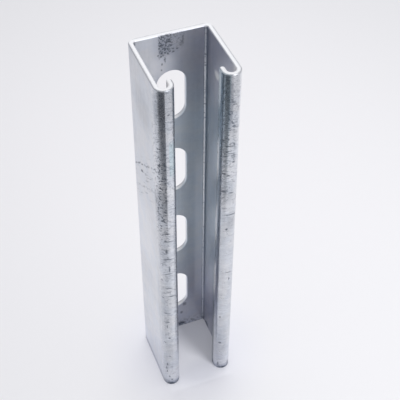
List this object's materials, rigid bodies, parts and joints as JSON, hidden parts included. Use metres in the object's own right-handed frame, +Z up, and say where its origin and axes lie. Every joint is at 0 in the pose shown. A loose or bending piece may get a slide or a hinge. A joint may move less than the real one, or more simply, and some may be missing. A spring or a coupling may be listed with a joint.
{
  "type": "strut channel",
  "caption": "Cut length of slotted strut channel: a square C-section rolled from steel strip, with hooked lips along the open side and obround slots in line down the web.",
  "frame": {"origin": "middle of the section's outline on the sawn foot", "axes": "+Z up along the length, +Y out of the back of the web, -Y out of the open side, +X across the web"},
  "size_m": [0.0412, 0.0412, 0.223],
  "materials": {
    "galvanised_steel": "galvanised, satin, scuffed"
  },
  "bodies": {
    "root": {"strut_channel": "galvanised_steel"}
  },
  "joints": []
}
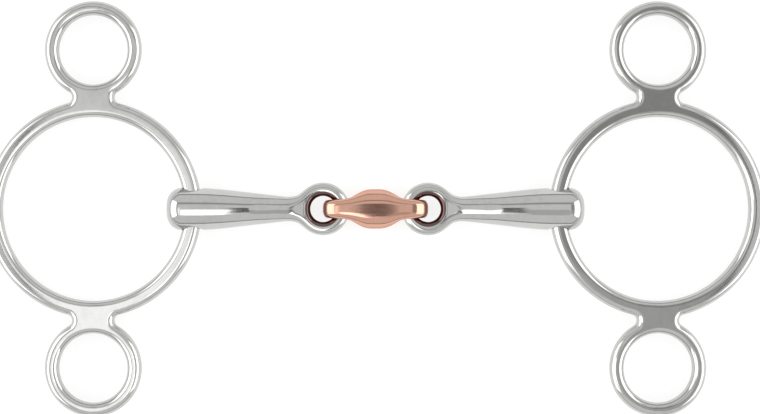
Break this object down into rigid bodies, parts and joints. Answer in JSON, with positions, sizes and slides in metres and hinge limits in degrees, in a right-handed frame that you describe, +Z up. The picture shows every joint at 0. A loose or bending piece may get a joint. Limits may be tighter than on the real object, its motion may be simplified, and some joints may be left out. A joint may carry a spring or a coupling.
{
  "type": "gag snaffle bit",
  "caption": "Loose-ring gag snaffle bit: tapered arms with a copper lozenge between them, and a cheek of one large and two small rings at each end.",
  "frame": {"origin": "on the surface that the bit lies on, under the middle of the lozenge", "axes": "+X along the mouthpiece to the right, +Y towards the upper (bridle) rings, +Z up, away from the surface"},
  "size_m": [0.2822, 0.15, 0.0153],
  "materials": {
    "steel": "mirror-polished stainless steel with fine handling scratches",
    "copper": "polished copper alloy, pinkish brown, slightly tarnished in its hollows"
  },
  "bodies": {
    "lozenge": {"centre_lozenge": "copper"},
    "left_eye": {"left_arm_eye": "steel"},
    "left_arm": {"left_arm": "steel"},
    "left_ring": {"left_main_ring": "steel"},
    "left_ring_ends": {"left_upper_ring": "steel", "left_lower_ring": "steel"},
    "right_eye": {"right_arm_eye": "steel"},
    "right_arm": {"right_arm": "steel"},
    "right_ring": {"right_main_ring": "steel"},
    "right_ring_ends": {"right_upper_ring": "steel", "right_lower_ring": "steel"}
  },
  "joints": [
    {"name": "left_fold", "type": "hinge", "parent": "lozenge", "child": "left_eye", "pos_m": [-0.0122, 0, 0.00765], "axis": [0, 1, 0], "range_deg": [-120, 120]},
    {"name": "left_tilt", "type": "hinge", "parent": "left_eye", "child": "left_arm", "pos_m": [-0.01888, 0, 0.00765], "axis": [0, 0, 1], "range_deg": [-110, 110]},
    {"name": "left_swing", "type": "hinge", "parent": "left_arm", "child": "left_ring", "pos_m": [-0.06598, 0, 0.00765], "axis": [0, -1, 0], "range_deg": [-165, 165]},
    {"name": "left_slide", "type": "hinge", "parent": "left_ring", "child": "left_ring_ends", "pos_m": [-0.10188, 0, 0.00535], "axis": [-0.0638, 0, 0.998], "range_deg": [-62, 62]},
    {"name": "right_fold", "type": "hinge", "parent": "lozenge", "child": "right_eye", "pos_m": [0.0122, 0, 0.00765], "axis": [0, 1, 0], "range_deg": [-120, 120]},
    {"name": "right_tilt", "type": "hinge", "parent": "right_eye", "child": "right_arm", "pos_m": [0.01888, 0, 0.00765], "axis": [0, 0, 1], "range_deg": [-110, 110]},
    {"name": "right_swing", "type": "hinge", "parent": "right_arm", "child": "right_ring", "pos_m": [0.06598, 0, 0.00765], "axis": [0, -1, 0], "range_deg": [-165, 165]},
    {"name": "right_slide", "type": "hinge", "parent": "right_ring", "child": "right_ring_ends", "pos_m": [0.10188, 0, 0.00535], "axis": [0.0638, 0, 0.998], "range_deg": [-62, 62]}
  ]
}
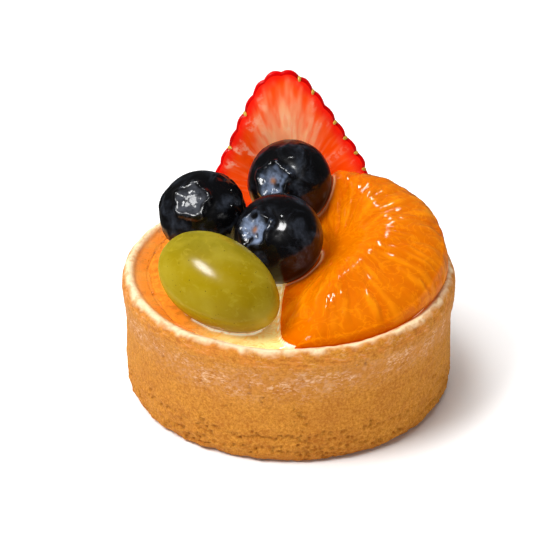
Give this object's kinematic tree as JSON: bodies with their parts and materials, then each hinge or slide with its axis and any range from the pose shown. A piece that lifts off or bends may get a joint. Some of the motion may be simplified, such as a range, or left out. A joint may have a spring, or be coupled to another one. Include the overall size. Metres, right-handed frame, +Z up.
{
  "type": "fruit tart",
  "caption": "Small round fruit tart: a straight-sided pastry case filled with custard and topped with a grape, dark berries, a mandarin segment and a strawberry slice.",
  "frame": {"origin": "centre of the flat base of the pastry case", "axes": "+Z up, out of the filling; -Y to the front, where the grape and the mandarin segment lie; +Y to the back, where the strawberry slice stands; +X to the mandarin segment"},
  "size_m": [0.0621, 0.0619, 0.0496],
  "materials": {
    "pastry": "baked, sandy and matt",
    "custard": "glazed",
    "grape": "glazed, translucent",
    "berry_skin": "glazed over a thin bloom",
    "mandarin": "glazed, translucent",
    "strawberry": "wet cut face"
  },
  "bodies": {
    "root": {"crust": "pastry", "custard": "custard", "grape": "grape", "berry_front": "berry_skin", "berry_left": "berry_skin", "berry_back": "berry_skin", "mandarin": "mandarin", "strawberry": "strawberry"}
  },
  "joints": []
}
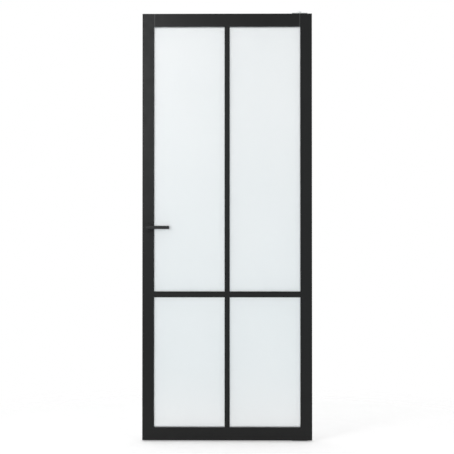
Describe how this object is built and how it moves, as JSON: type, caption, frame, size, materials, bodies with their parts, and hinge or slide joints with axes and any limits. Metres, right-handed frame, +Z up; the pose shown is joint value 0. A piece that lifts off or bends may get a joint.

■ TASK PROMPT
Set down the entries above again, word for word.

■ REPLY TO THE TASK
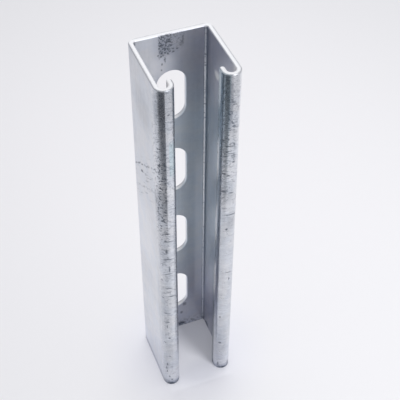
List this object's materials, rigid bodies, parts and joints as JSON, hidden parts included. Use metres in the object's own right-handed frame, +Z up, and say where its origin and axes lie. Every joint is at 0 in the pose shown. A loose or bending piece may get a slide or a hinge. A joint may move less than the real one, or more simply, and some may be missing. A spring or a coupling may be listed with a joint.
{
  "type": "strut channel",
  "caption": "Cut length of slotted strut channel: a square C-section rolled from steel strip, with hooked lips along the open side and obround slots in line down the web.",
  "frame": {"origin": "middle of the section's outline on the sawn foot", "axes": "+Z up along the length, +Y out of the back of the web, -Y out of the open side, +X across the web"},
  "size_m": [0.0412, 0.0412, 0.223],
  "materials": {
    "galvanised_steel": "galvanised, satin, scuffed"
  },
  "bodies": {
    "root": {"strut_channel": "galvanised_steel"}
  },
  "joints": []
}
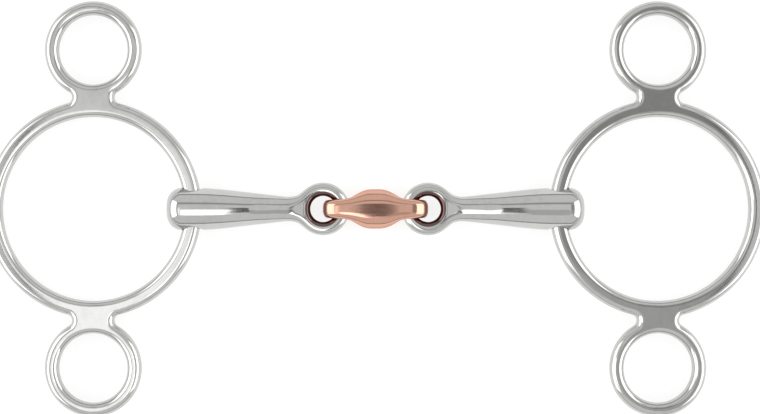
Break this object down into rigid bodies, parts and joints. Answer in JSON, with positions, sizes and slides in metres and hinge limits in degrees, in a right-handed frame that you describe, +Z up. The picture shows every joint at 0. A loose or bending piece may get a joint. Limits may be tighter than on the real object, its motion may be simplified, and some joints may be left out. A joint may carry a spring or a coupling.
{
  "type": "gag snaffle bit",
  "caption": "Loose-ring gag snaffle bit: tapered arms with a copper lozenge between them, and a cheek of one large and two small rings at each end.",
  "frame": {"origin": "on the surface that the bit lies on, under the middle of the lozenge", "axes": "+X along the mouthpiece to the right, +Y towards the upper (bridle) rings, +Z up, away from the surface"},
  "size_m": [0.2822, 0.15, 0.0153],
  "materials": {
    "steel": "mirror-polished stainless steel with fine handling scratches",
    "copper": "polished copper alloy, pinkish brown, slightly tarnished in its hollows"
  },
  "bodies": {
    "lozenge": {"centre_lozenge": "copper"},
    "left_eye": {"left_arm_eye": "steel"},
    "left_arm": {"left_arm": "steel"},
    "left_ring": {"left_main_ring": "steel"},
    "left_ring_ends": {"left_upper_ring": "steel", "left_lower_ring": "steel"},
    "right_eye": {"right_arm_eye": "steel"},
    "right_arm": {"right_arm": "steel"},
    "right_ring": {"right_main_ring": "steel"},
    "right_ring_ends": {"right_upper_ring": "steel", "right_lower_ring": "steel"}
  },
  "joints": [
    {"name": "left_fold", "type": "hinge", "parent": "lozenge", "child": "left_eye", "pos_m": [-0.0122, 0, 0.00765], "axis": [0, 1, 0], "range_deg": [-120, 120]},
    {"name": "left_tilt", "type": "hinge", "parent": "left_eye", "child": "left_arm", "pos_m": [-0.01888, 0, 0.00765], "axis": [0, 0, 1], "range_deg": [-110, 110]},
    {"name": "left_swing", "type": "hinge", "parent": "left_arm", "child": "left_ring", "pos_m": [-0.06598, 0, 0.00765], "axis": [0, -1, 0], "range_deg": [-165, 165]},
    {"name": "left_slide", "type": "hinge", "parent": "left_ring", "child": "left_ring_ends", "pos_m": [-0.10188, 0, 0.00535], "axis": [-0.0638, 0, 0.998], "range_deg": [-62, 62]},
    {"name": "right_fold", "type": "hinge", "parent": "lozenge", "child": "right_eye", "pos_m": [0.0122, 0, 0.00765], "axis": [0, 1, 0], "range_deg": [-120, 120]},
    {"name": "right_tilt", "type": "hinge", "parent": "right_eye", "child": "right_arm", "pos_m": [0.01888, 0, 0.00765], "axis": [0, 0, 1], "range_deg": [-110, 110]},
    {"name": "right_swing", "type": "hinge", "parent": "right_arm", "child": "right_ring", "pos_m": [0.06598, 0, 0.00765], "axis": [0, -1, 0], "range_deg": [-165, 165]},
    {"name": "right_slide", "type": "hinge", "parent": "right_ring", "child": "right_ring_ends", "pos_m": [0.10188, 0, 0.00535], "axis": [0.0638, 0, 0.998], "range_deg": [-62, 62]}
  ]
}
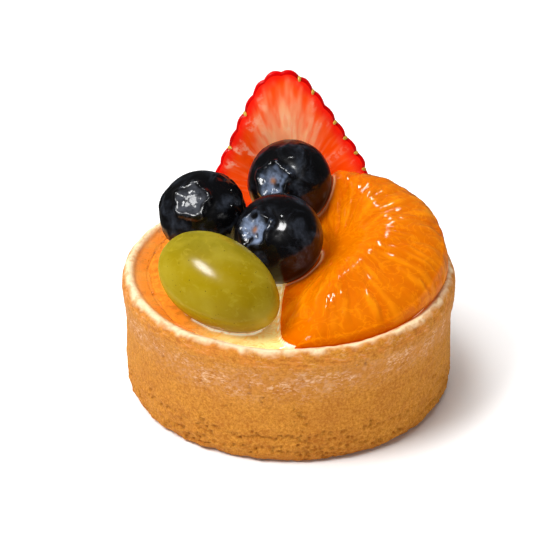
Give this object's kinematic tree as JSON: bodies with their parts and materials, then each hinge or slide with its axis and any range from the pose shown. A piece that lifts off or bends may get a joint. Some of the motion may be simplified, such as a range, or left out. A joint may have a spring, or be coupled to another one. Include the overall size. Metres, right-handed frame, +Z up.
{
  "type": "fruit tart",
  "caption": "Small round fruit tart: a straight-sided pastry case filled with custard and topped with a grape, dark berries, a mandarin segment and a strawberry slice.",
  "frame": {"origin": "centre of the flat base of the pastry case", "axes": "+Z up, out of the filling; -Y to the front, where the grape and the mandarin segment lie; +Y to the back, where the strawberry slice stands; +X to the mandarin segment"},
  "size_m": [0.0621, 0.0619, 0.0496],
  "materials": {
    "pastry": "baked, sandy and matt",
    "custard": "glazed",
    "grape": "glazed, translucent",
    "berry_skin": "glazed over a thin bloom",
    "mandarin": "glazed, translucent",
    "strawberry": "wet cut face"
  },
  "bodies": {
    "root": {"crust": "pastry", "custard": "custard", "grape": "grape", "berry_front": "berry_skin", "berry_left": "berry_skin", "berry_back": "berry_skin", "mandarin": "mandarin", "strawberry": "strawberry"}
  },
  "joints": []
}
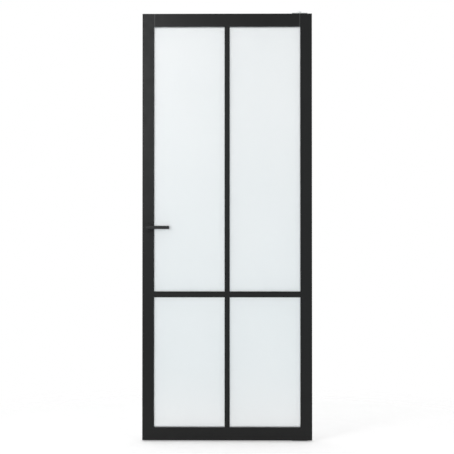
Describe how this object is built and how it moves, as JSON: type, caption, frame, size, materials, bodies with their parts, and hinge or slide joints with axes and any limits. Metres, right-handed frame, +Z up; the pose shown is joint value 0. A piece that lifts off or bends may get a joint.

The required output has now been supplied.